TB: What prompted you to put in those interjections? Free association?
AP: I love matchbox art. In fact, matchbox art has occurred in several songs -- that one, and also "River of Orchids." The Peckham Rose is a brand of matches.
TB: And "a striking beauty" is England's Glory's tagline?
AP: That's it. One of them, anyway. I was just being a little English there, a little bit of English trivia. But because this character played this on out-of-phase speakers, the only thing that was really clear to him were these words -- but he got them wrong! He thought it was something like, "Striking at me!" And then he theorized, "This is why Andy isn't touring anymore -- he's been murdered in the studio! Someone has struck at him." Yeah, sure! So, I'd sing that -- "Help, I'm being struck, I'm being murdered right now!" And then I'll just go on to sing the last choruses, then I'll be around for the mixing, and then I'll die. [laughs]
TB: [laughing] How polite of you. How veddy English.

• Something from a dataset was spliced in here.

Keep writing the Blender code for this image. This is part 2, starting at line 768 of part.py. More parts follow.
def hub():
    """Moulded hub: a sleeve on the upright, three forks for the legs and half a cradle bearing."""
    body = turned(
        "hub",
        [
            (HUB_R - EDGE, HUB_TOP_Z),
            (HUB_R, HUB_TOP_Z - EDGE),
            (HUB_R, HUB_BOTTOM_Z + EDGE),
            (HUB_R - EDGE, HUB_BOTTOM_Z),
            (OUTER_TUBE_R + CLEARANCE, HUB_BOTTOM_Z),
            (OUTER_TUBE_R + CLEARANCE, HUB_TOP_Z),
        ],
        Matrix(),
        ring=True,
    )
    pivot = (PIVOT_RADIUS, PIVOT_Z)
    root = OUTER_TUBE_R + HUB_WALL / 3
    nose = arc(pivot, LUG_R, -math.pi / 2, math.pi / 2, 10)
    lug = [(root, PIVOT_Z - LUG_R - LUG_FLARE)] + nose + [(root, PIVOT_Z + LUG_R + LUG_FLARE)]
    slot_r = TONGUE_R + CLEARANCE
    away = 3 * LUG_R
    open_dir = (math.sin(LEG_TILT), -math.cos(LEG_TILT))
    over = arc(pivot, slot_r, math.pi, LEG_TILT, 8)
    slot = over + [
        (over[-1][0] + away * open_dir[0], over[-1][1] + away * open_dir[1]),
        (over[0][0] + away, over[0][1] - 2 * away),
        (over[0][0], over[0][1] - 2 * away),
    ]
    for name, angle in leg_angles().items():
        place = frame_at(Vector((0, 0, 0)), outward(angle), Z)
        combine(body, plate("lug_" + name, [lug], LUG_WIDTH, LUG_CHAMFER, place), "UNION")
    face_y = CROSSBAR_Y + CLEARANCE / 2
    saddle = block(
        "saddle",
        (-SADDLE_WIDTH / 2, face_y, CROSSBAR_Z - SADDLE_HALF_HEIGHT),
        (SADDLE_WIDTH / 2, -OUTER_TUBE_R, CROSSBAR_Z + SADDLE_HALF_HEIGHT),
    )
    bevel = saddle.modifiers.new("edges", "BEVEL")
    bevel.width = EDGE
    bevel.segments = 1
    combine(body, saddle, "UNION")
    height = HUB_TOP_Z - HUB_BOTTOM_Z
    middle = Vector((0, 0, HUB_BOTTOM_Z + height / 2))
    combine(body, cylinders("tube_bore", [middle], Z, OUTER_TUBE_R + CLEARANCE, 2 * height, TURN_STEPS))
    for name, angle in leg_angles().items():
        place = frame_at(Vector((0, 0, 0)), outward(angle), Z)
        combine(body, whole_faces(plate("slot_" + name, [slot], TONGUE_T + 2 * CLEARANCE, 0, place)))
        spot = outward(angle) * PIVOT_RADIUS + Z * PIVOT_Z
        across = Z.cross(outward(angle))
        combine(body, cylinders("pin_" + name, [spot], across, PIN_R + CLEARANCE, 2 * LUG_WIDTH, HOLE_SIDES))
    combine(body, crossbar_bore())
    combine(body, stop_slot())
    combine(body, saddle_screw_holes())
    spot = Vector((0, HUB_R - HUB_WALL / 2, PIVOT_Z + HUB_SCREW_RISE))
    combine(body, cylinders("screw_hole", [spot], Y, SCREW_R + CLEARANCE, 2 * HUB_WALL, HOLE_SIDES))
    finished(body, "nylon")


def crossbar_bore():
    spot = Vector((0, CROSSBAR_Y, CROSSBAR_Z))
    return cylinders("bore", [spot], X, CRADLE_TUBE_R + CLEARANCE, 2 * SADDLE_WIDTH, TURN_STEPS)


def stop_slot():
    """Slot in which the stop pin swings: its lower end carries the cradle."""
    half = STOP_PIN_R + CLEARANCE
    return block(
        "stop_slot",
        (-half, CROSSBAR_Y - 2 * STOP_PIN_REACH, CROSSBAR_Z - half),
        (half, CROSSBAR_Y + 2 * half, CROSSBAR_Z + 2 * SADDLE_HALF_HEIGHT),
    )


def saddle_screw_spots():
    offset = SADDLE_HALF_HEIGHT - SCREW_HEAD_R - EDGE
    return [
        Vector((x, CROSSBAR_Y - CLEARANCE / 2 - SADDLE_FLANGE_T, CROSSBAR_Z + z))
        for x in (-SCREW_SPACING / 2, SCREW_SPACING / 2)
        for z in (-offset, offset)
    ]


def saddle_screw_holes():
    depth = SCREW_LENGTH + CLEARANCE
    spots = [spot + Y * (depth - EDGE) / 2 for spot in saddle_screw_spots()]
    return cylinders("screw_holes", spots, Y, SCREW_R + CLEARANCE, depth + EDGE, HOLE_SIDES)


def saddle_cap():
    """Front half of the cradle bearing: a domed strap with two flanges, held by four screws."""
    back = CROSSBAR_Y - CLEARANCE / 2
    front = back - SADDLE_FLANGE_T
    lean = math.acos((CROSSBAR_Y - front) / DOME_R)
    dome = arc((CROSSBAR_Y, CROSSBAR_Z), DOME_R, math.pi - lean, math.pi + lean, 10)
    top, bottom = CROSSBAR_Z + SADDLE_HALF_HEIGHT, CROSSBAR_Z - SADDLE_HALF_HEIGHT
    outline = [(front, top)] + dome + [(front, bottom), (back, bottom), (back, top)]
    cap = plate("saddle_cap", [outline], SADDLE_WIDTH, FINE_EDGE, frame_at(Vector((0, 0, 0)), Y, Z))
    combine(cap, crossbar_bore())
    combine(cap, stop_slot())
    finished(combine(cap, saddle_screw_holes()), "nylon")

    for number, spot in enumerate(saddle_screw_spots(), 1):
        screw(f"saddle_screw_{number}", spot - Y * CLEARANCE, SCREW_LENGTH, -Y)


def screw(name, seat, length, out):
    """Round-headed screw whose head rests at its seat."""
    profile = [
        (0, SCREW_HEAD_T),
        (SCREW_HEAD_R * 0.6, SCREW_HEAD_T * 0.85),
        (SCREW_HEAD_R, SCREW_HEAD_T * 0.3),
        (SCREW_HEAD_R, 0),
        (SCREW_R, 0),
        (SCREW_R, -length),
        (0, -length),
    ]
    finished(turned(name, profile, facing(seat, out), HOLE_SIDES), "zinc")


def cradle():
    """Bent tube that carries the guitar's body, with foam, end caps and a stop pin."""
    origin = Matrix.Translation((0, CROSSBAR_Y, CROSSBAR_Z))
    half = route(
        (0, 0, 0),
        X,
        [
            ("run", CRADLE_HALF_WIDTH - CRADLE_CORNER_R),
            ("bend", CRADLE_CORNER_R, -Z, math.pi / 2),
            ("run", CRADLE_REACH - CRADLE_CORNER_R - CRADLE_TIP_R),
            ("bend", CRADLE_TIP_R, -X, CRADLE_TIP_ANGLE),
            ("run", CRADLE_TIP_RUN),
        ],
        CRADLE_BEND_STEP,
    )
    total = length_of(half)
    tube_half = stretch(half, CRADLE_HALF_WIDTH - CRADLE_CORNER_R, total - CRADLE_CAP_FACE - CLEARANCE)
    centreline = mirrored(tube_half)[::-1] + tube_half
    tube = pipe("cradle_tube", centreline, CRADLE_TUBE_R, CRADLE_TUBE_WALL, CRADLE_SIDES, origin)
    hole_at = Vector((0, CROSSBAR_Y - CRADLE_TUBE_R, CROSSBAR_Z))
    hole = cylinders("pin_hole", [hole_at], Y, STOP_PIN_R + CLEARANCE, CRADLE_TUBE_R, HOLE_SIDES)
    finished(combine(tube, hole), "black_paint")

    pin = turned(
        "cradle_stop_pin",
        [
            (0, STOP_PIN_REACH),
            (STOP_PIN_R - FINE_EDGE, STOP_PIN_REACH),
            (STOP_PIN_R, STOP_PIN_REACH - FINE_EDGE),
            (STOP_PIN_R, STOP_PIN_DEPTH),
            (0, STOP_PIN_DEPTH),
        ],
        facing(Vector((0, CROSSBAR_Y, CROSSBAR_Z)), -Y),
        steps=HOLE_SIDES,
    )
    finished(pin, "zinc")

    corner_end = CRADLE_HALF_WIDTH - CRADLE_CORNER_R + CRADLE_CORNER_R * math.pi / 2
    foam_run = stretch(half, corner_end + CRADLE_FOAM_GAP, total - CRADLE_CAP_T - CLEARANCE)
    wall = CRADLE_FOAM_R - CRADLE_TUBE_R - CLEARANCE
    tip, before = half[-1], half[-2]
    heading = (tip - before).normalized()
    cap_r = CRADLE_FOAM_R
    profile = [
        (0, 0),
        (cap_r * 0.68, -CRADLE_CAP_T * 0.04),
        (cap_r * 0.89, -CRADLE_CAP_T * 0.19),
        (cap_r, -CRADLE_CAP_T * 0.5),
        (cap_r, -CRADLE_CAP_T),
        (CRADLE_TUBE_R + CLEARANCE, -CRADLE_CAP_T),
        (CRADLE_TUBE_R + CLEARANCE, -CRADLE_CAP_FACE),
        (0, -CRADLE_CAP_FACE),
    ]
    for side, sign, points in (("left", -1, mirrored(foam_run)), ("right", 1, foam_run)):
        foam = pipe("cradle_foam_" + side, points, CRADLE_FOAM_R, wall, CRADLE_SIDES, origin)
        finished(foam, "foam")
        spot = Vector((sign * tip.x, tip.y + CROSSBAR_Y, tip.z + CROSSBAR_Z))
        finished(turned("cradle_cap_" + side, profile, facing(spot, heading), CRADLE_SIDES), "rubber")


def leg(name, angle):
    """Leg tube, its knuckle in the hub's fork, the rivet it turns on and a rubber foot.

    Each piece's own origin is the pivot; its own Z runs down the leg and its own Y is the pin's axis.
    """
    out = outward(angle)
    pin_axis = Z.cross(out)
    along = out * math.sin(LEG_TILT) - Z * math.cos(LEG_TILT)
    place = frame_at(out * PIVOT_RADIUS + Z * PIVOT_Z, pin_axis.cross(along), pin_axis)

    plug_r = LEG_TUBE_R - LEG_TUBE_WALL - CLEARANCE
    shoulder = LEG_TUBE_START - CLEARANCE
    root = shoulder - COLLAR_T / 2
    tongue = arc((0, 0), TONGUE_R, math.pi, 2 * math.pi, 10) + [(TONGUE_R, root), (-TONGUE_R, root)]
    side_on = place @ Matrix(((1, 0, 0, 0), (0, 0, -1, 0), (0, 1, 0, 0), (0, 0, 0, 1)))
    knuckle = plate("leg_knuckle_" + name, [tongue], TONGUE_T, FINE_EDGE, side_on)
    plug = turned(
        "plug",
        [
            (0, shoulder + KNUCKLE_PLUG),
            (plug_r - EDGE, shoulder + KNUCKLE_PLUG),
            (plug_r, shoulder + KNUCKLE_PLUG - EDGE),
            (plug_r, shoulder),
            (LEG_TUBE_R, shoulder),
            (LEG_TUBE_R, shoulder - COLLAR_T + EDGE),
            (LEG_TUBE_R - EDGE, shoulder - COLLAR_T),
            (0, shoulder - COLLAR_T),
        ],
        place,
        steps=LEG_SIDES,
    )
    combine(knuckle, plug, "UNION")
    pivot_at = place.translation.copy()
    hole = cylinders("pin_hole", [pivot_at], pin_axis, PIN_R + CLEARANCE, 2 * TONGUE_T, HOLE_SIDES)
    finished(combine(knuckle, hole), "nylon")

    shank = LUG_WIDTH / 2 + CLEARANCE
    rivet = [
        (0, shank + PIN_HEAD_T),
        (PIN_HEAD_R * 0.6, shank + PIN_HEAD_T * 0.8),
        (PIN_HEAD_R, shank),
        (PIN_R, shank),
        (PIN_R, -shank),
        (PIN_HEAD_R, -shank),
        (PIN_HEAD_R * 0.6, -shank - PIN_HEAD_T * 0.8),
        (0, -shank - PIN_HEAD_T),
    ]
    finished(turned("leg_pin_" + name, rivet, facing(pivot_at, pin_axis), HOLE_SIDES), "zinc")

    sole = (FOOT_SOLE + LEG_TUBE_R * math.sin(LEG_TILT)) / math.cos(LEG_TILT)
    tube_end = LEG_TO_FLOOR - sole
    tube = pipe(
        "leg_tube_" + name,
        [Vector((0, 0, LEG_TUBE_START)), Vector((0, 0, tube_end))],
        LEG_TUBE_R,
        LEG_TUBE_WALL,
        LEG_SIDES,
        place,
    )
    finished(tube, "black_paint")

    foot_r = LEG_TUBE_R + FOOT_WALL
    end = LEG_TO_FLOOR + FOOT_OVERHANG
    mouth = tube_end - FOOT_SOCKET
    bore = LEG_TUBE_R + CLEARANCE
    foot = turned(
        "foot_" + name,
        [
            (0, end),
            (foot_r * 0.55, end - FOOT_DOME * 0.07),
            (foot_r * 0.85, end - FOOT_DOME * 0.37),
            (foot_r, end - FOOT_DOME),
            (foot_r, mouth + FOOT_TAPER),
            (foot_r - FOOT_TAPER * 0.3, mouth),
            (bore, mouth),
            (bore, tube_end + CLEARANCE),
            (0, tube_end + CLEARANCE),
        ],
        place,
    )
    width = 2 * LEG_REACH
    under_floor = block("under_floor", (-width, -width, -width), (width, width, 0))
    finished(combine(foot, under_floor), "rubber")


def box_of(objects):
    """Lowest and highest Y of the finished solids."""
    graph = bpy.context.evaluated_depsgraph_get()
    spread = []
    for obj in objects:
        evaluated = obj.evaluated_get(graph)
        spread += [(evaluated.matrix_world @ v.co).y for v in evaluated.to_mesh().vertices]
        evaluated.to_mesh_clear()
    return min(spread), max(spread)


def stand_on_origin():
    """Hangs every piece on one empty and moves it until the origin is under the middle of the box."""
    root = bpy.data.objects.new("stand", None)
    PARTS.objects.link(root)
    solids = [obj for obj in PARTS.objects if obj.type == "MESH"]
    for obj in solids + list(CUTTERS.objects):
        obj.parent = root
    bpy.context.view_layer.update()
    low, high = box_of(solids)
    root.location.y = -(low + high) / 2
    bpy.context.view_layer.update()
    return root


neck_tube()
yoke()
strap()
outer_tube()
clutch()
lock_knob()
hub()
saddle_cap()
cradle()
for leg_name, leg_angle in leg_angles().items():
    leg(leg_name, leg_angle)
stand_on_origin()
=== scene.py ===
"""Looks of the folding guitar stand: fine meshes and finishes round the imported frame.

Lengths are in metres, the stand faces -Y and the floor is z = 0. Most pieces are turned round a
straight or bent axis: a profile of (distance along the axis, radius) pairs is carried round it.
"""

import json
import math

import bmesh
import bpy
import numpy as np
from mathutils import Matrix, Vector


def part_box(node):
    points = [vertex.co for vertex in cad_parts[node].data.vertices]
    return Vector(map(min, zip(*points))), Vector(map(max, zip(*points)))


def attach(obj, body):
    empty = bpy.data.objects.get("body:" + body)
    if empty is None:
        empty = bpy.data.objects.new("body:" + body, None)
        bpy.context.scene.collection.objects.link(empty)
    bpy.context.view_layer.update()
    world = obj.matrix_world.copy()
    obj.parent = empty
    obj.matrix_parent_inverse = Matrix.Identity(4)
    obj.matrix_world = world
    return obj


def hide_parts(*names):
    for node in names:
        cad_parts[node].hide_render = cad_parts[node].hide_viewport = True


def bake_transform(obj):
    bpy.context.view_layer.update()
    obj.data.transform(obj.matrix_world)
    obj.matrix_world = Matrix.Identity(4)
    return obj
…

AP: [laughs] Yeah, I know, I know. Speaking of being English, I like the crows on the song, too. We got them off some sound-effects record. I wanted it to be very English, and I thought, "What's the sound that you hear in your head when you think of the plowing medieval serf? The sound you're going to hear is the jingle of harnesses -- and crows cawing!" So, we had to get some crows. I think they're crows, anyway. Maybe some ornithologist out there will write in and say, "No, they're rooks, actually." But, to me, that was important to put the final full stop of the medieval thing we had going on there.
TB: Tell me about the video.
AP: That one was done really quickly, in Shepperton Studios while we were rehearsing for the English Settlement tour. And so that's us rehearsing. I can't remember the name of the filmmaker, but he said, "Look, I've got an idea where we play you the song at twice the speed, you mime it at twice the speed, and then when we slow the film down to normal speed, all of your motions will still be in sync, but you'll be [slowly] much more graceful. And that's been used a hell of a lot since then, but I think we were the first ones to do it.